LANSING — The Federal Trade Commission (FTC) and USDA are launching reviews of food labeling standards to target those making false claims about where their products, including food, are from.
The FTC recently announced “top-to-bottom” review of the Made in USA standard for food labeling, and USDA says it’s supporting an effort to “promote transparency” by starting its own review of labeling for products regulated by the Food Safety and Inspection Service (FSIS).
The new FTC rule aims to “crack down” on marketers who make false, unqualified claims that their products are Made in the USA, an issue the USDA says it’s received numerous complaints about when it comes to meat packaging.

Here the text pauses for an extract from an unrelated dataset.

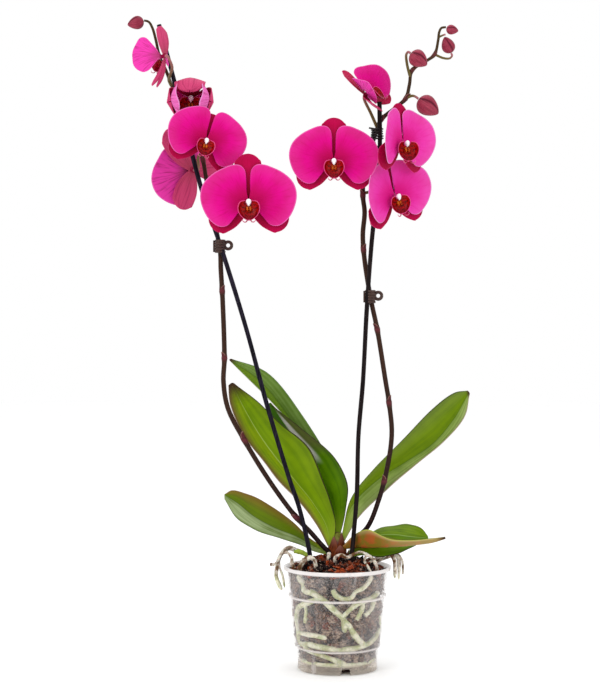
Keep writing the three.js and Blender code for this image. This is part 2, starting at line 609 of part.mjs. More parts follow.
// Azimuth turns the face from the front towards +X, elevation lifts it, roll turns it round itself.
const USUAL_FLOWER = {
  cup: 8, droop: 0, spread: 1, bowl: 400, leftPetal: 1, lip: 1, lipTurn: 0, stalk: 12,
  upper: sepal(), lower: sepal(), drop: 0,
};
const FLOWERS = [
  {
    name: 'flower_left_low', hub: [-97, -56.5, 514], azimuth: 2, elevation: 0, roll: 1, size: 0.98,
    upper: sepal(0, 1.1),
  },
  {
    name: 'flower_left_middle', hub: [-144, -47, 581.5], azimuth: 12, elevation: -4, roll: -16, size: 0.83,
    droop: 4, upper: sepal(0, 0.74),
  },
  {
    name: 'flower_left_back', hub: [-163, 33, 556], azimuth: 216, elevation: 0, roll: -40, size: 0.95,
    cup: 16, upper: sepal(0, 1.2), lower: sepal(10),
  },
  {
    name: 'flower_left_opening', hub: [-161, -15, 630.5], azimuth: 0, elevation: -4, roll: 0, size: 0.98,
    cup: 150, droop: 17, spread: 0.46, bowl: 24, lip: 1.1, stalk: 8, upper: sepal(160, 1.2, 1.12, 8),
    lower: sepal(70, 0.72, 1, 3), drop: -20,
  },
  {
    name: 'flower_left_top', hub: [-190, -36, 674], azimuth: -130, elevation: -8, roll: 7, size: 0.72,
    cup: 110, droop: 14, spread: 0.7, leftPetal: 0.45, stalk: 5, upper: sepal(20, 1.08),
    lower: sepal(60, 1, 0.3), drop: 52,
  },
  {
    name: 'flower_right_front', hub: [-5, -48.5, 559], azimuth: 0, elevation: -3, roll: 0, size: 0.915,
    upper: sepal(0, 1.05),
  },
  {
    name: 'flower_right_upper', hub: [68, -40, 579], azimuth: 50, elevation: 0, roll: 0, size: 0.9,
    cup: 32, lip: 1.1, lipTurn: -35, lower: sepal(5),
  },
  {
    name: 'flower_right_lower', hub: [61, -18, 522.5], azimuth: 40, elevation: 0, roll: 12, size: 0.93,
    cup: 28, lipTurn: -25, lower: sepal(10),
  },
  {
    name: 'flower_right_top', hub: [32.5, -9, 636], azimuth: 60, elevation: 36, roll: 24, size: 0.76,
    cup: 84, spread: 0.84, leftPetal: 0.8, stalk: 5, lower: sepal(40),
  },
].map((facts) => ({ ...USUAL_FLOWER, ...facts }));

function facing({ azimuth, elevation }) {
  const a = radians(azimuth);
  const e = radians(elevation);
  return new THREE.Vector3(Math.sin(a) * Math.cos(e), -Math.cos(a) * Math.cos(e), Math.sin(e));
}

function flowerGroup(flower) {
  const face = facing(flower);
  const right = new THREE.Vector3(0, 0, 1).cross(face).normalize();
  const up = face.clone().cross(right);
  const group = new THREE.Group();
  const turn = new THREE.Matrix4().makeBasis(right, up, face);
  group.quaternion.setFromRotationMatrix(turn);
  group.rotateZ(radians(flower.roll));
  group.position.set(...flower.hub);
  plant.add(group);
  return group;
}

// Where a flower's own short stalk ends, just behind its hub, and a point further back on its axis.
function behind(flower, distance) {
  return vec(flower.hub).addScaledVector(facing(flower), -distance);
}

// ---- Buds ---------------------------------------------------------------------------------------
const BUDS = [
  { name: 'bud_left_tip', end: [-214, -2, 718.5], toward: [-1, 0, -0.24], length: 18.5, radius: 7.8 },
  { name: 'bud_right_large', end: [88.5, -15, 631], toward: [0.8, 0, -0.6], length: 27, radius: 12 },
  { name: 'bud_right_second', end: [79.5, -21, 680.5], toward: [0.8, 0, -0.6], length: 22, radius: 10.4 },
  { name: 'bud_right_third', end: [125.5, -4, 682.5], toward: [-0.37, 0, 0.93], length: 19, radius: 8 },
  { name: 'bud_right_tip', end: [119.5, -6, 709.5], toward: [1, 0, -0.2], length: 13.5, radius: 5.8 },
];

function buildBud({ end, toward, length, radius }) {
  const profile = [[0, 0], [0.5, 0.06], [0.92, 0.28], [1, 0.5], [0.85, 0.76], [0.45, 0.95], [0, 1]];
  const bud = turned(profile.map(([r, t]) => [r * radius, t * length]), 8);
  const axis = vec(toward).normalize();
  bud.applyQuaternion(new THREE.Quaternion().setFromUnitVectors(new THREE.Vector3(0, 0, 1), axis));
  bud.translate(...vec(end).addScaledVector(axis, 1.5 * GAP).toArray());
  return toSolid(bud);
}

// ---- Assembly -----------------------------------------------------------------------------------
const flowerNamed = Object.fromEntries(FLOWERS.map((flower) => [flower.name, flower]));

// A pedicel leaves the stem at a point, passes its bends and ends straight behind the flower's hub.
function flowerPedicel(name, points) {
  const flower = flowerNamed[name];
  return pedicel([...points, behind(flower, flower.stalk), behind(flower, HUB_BACK + GAP)]);
}

const crown = crownSolid(0);
const seat = crownSolid(GAP);

const spikeLeft = largestBody(joined([
  spikeStem(SPIKE_LEFT, SPIKE_LEFT_NODES, SPIKE_STEPS),
  flowerPedicel('flower_left_low', [[-143, -7, 525], [-128, -24, 528]]),
  flowerPedicel('flower_left_middle', [[-150, -5, 572], [-147, -15, 583]]),
  flowerPedicel('flower_left_back', [[-150, -5, 572], [-155, 10, 569]]),
  flowerPedicel('flower_left_opening', [[-171, -4, 624], [-165, -4, 628]]),
  flowerPedicel('flower_left_top', [
    [-184, -4, 647], [-186, -12, 652], [-184, -22, 656], [-181, -34, 664],
  ]),
]).subtract(seat));

const spikeRight = largestBody(joined([
  spikeStem(SPIKE_RIGHT, SPIKE_RIGHT_NODES, SPIKE_STEPS),
  flowerPedicel('flower_right_front', [[29, -3, 545], [14, -16, 553]]),
  flowerPedicel('flower_right_upper', [[36, -3, 576], [47, -2, 580]]),
  flowerPedicel('flower_right_lower', [[28, -3, 528], [42, 0, 530]]),
  flowerPedicel('flower_right_top', [[44, -4, 600], [37, -3, 616]]),
  pedicel([[75, -10, 632], [82, -13, 634.5], [86, -15, 633], [88.5, -15, 631]], 1.3),
  pedicel([[80, -10, 655], [76, -16, 669], [75, -20, 679], [77, -21, 681.5], [79.5, -21, 680]], 1.3),
  pedicel([[107, -6, 681], [117, -5, 677], [124, -4, 677], [126.5, -4, 680], [125.5, -4, 682.5]], 1.1),
  pedicel([[111.5, -6, 700], [119, -6, 703]], 1),
]).subtract(seat));

addPiece('pot', buildPot(), materials.clear);
addPiece('crown', crown, materials.crown);
addPiece('roots', buildRoots(), materials.root);
const barkCutters = [
  toSolid(turned(ROOT_HUB.map(([r, z]) => [r === 0 ? 0 : r + GAP, z < 100 ? z - GAP : z + GAP]), 10)),
  ...airRootSolids(GAP + 0.1), stakeSolid(STAKE_LEFT, GAP), stakeSolid(STAKE_RIGHT, GAP), seat,
];
addPiece('bark', buildBark(barkCutters), materials.bark);
LEAVES.forEach((leaf) => addPiece(leaf.name, buildLeaf(leaf, seat), materials.leaf));

addPiece('stake_left', stakeSolid(STAKE_LEFT), materials.stake);
addPiece('stake_right', stakeSolid(STAKE_RIGHT), materials.stake);
addPiece('spike_left', spikeLeft, materials.stem);
addPiece('spike_right', spikeRight, materials.stem);

const tieHoles = (stake, spike, nodes) => [
  stakeSolid(stake, GAP), spikeStem(spike, nodes, SPIKE_STEPS, GAP),
];
const leftHoles = tieHoles(STAKE_LEFT, SPIKE_LEFT, SPIKE_LEFT_NODES);
const rightHoles = tieHoles(STAKE_RIGHT, SPIKE_RIGHT, SPIKE_RIGHT_NODES);
addPiece('clip_left', buildClip([-128.5, -16, 469], [-131, -8, 469], ...leftHoles, true), materials.clip);
addPiece('clip_right', buildClip([34.5, -12, 413.5], [37.5, -4, 413.5], ...rightHoles, true), materials.clip);
addPiece('clip_upper', buildClip([46, -12, 593], [41, -4, 593], ...rightHoles, false), materials.clip);

FLOWERS.forEach((flower) => {
  const group = flowerGroup(flower);
  addPiece(`${flower.name}_tepals`, buildTepals(flower), materials.petal, group);
  addPiece(`${flower.name}_lip`, buildLip(flower), materials.lip, group);
});
BUDS.forEach((bud) => addPiece(bud.name, buildBud(bud), materials.bud));

export default plant;
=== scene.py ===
# %% [markdown]
# # A moth orchid in a clear grower's pot
#
# The plant has two flower spikes tied to stakes, seven thick leaves, and roots that climb over the
# rim of a clear pot full of bark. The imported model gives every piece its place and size. This lesson
# puts a finer piece in place of each: blades for leaves and petals, rolled-up grids for stems and
# roots, and a spun profile for the pot. Then each piece gets a finish of its own.

import math
import random

import bmesh
import bpy
from mathutils import Matrix, Vector


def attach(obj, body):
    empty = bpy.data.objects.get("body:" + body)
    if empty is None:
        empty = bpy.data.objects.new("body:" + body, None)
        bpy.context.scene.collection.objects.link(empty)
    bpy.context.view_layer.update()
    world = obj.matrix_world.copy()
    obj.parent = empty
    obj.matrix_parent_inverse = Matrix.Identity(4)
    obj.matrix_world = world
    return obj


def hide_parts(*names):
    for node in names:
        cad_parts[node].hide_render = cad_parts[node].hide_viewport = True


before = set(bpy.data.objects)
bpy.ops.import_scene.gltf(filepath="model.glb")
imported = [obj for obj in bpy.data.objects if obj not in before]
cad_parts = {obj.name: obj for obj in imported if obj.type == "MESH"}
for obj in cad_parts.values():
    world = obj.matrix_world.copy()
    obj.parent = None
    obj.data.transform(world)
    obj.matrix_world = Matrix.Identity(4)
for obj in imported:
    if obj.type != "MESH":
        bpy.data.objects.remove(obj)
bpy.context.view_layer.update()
print("packed nodes:", len(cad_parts))

# %% [markdown]
# Sizes below are in millimetres, as a grower would measure them, and Blender works in metres. So each
# piece is modelled in millimetres and scaled once, when it is finished. Stems, roots and leaf edges
# are all given as a few points, and a smooth curve through them gives as many as the skin needs. The
# curve is a Catmull-Rom spline with centripetal steps, which passes through every point and never
# makes a loop between two points that lie close together.

# %% Points on a smooth curve
MM = 0.001


def smooth(points, count):
    """The given number of points on a smooth curve that passes through these."""
    points = [Vector(p) for p in points]
    padded = [2 * points[0] - points[1], *points, 2 * points[-1] - points[-2]]
    spans = len(points) - 1
    curve = []
    for k in range(count):
        place = spans * k / (count - 1)
        i = min(int(place), spans - 1)
        t = place - i
        before, start, stop, after = padded[i:i + 4]
        chords = ((before, start), (start, stop), (stop, after))
        near, here, far = ((b - a).length ** 0.5 for a, b in chords)
        leave = (start - before) * (here / near) - (stop - before) * (here / (near + here)) + (stop - start)
        reach = (stop - start) - (after - start) * (here / (here + far)) + (after - stop) * (here / far)
        bend = 3 * (stop - start) - 2 * leave - reach
        twist = 2 * (start - stop) + leave + reach
        curve.append(start + leave * t + bend * t ** 2 + twist * t ** 3)
    return curve


def smooth_flat(pairs, count):
    """The same for points in a flat drawing."""
    return smooth([(x, y, 0) for x, y in pairs], count)


def turned(direction, degrees):
    """A horizontal direction turned about the upright axis."""
    return Matrix.Rotation(math.radians(degrees), 3, "Z") @ Vector(direction)


print("a curve from 3 points:", [round(p.x, 1) for p in smooth([(0, 0, 0), (4, 0, 0), (6, 2, 0)], 5)])

# %% [markdown]
# Stems, roots and rings are bars. A stem could be a curve with a bevel, but a mesh lets its thickness
# wander round it as well as along it. So a bar starts as a flat grid that is rolled up round a path:
# its long edges meet, are merged and make a tube, and its ends are filled. It keeps the grid's own UV
# map, with u along the piece and v round it, for streaks to follow.

# %% Bars
HAIR = 1e-4  # points closer than this are one point


def new_work():
    """An empty mesh to build a piece in, with the layers that its finish reads."""
    bm = bmesh.new()
    bm.loops.layers.uv.new("UVMap")
    bm.verts.layers.float.new("upper")
    bm.verts.layers.float_vector.new("offset")
    return bm


def add_object(bm, name):
    """Ends the work and puts it in the scene as one object."""
    mesh = bpy.data.meshes.new(name)
    bm.to_mesh(mesh)
    bm.free()
    made = bpy.data.objects.new(name, mesh)
    bpy.context.scene.collection.objects.link(made)
    return made


def add_grid(bm, columns, rows):
    """A grid of faces, with the row and column of each corner."""
    made = bmesh.ops.create_grid(bm, x_segments=columns, y_segments=rows, size=0.5, calc_uvs=True)["verts"]
    places = [(round((v.co.x + 0.5) * columns), round((v.co.y + 0.5) * rows)) for v in made]
    return made, places


def faces_of(verts):
    return list({face: None for vert in verts for face in vert.link_faces})


def paint(faces, material):
    """Gives these faces the finish with that number in the piece's list."""
    for face in faces:
        face.material_index = material


def add_bar(bm, path, radius, sides=12, material=0):
    """A round bar along a path. radius(u, v) says how thick it is at each place of its skin."""
    last = len(path) - 1
    side = None
    rings = []
    for i, centre in enumerate(path):
        ahead = (path[min(i + 1, last)] - path[max(i - 1, 0)]).normalized()
        if side is None:
            side = ahead.cross(Vector((0, 1, 0) if abs(ahead.z) > 0.8 else (0, 0, 1)))
        side = (side - ahead * side.dot(ahead)).normalized()
        rings.append((centre, side, ahead.cross(side)))
    verts, places = add_grid(bm, last, sides)
    for vert, (i, k) in zip(verts, places):
        centre, side, across = rings[i]
        angle = 2 * math.pi * k / sides
        r = radius(i / last, k / sides)
        vert.co = centre + side * (r * math.cos(angle)) + across * (r * math.sin(angle))
    paint(faces_of(verts), material)
    bmesh.ops.remove_doubles(bm, verts=verts, dist=HAIR)
    left = [v for v in verts if v.is_valid]
    rims = [e for e in {e: None for v in left for e in v.link_edges} if e.is_boundary]
    if rims:
        paint(bmesh.ops.holes_fill(bm, edges=rims, sides=0)["faces"], material)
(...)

Under the rule, marketers making unqualified Made in USA claims on labels should be able to prove that their products are “all or virtually all” made in the United States.
According to the FTC, the new rule will especially benefit small businesses that rely on the Made in USA label but lack the resources to defend themselves from imitators.
Ag Secretary Tom Vilsack said the move will enhance the FTC’s ability to enforce the Made in USA standard, and announced USDA is launching its own initiative on labeling for products regulated by the FSIS.
“We have taken note of the many comments submitted to USDA and the FTC regarding meat labeling and understand that the current ‘Product of USA’ label on meat products may no longer effectively serve either of those purposes, to the detriment of consumers, producers, and fair and competitive markets,” Vilsack said in a statement.
USDA stated it wants to ensure that the Product of USA label reflects what a plain understanding of those terms mean to U.S. consumers.
“Farm Bureau supports Voluntary Country of Origin Labeling that is in compliance with WTO standards and truth in labeling,” said Ernie Birchmeier, Michigan Farm Bureau livestock specialist.
“It is important that any rules that are put in place come with funding to implement a new program should not impose undue burden or costs on farmers and producers. As this process moves forward, it would make logical sense that those who are impacted by any changes be involved in developing solutions.”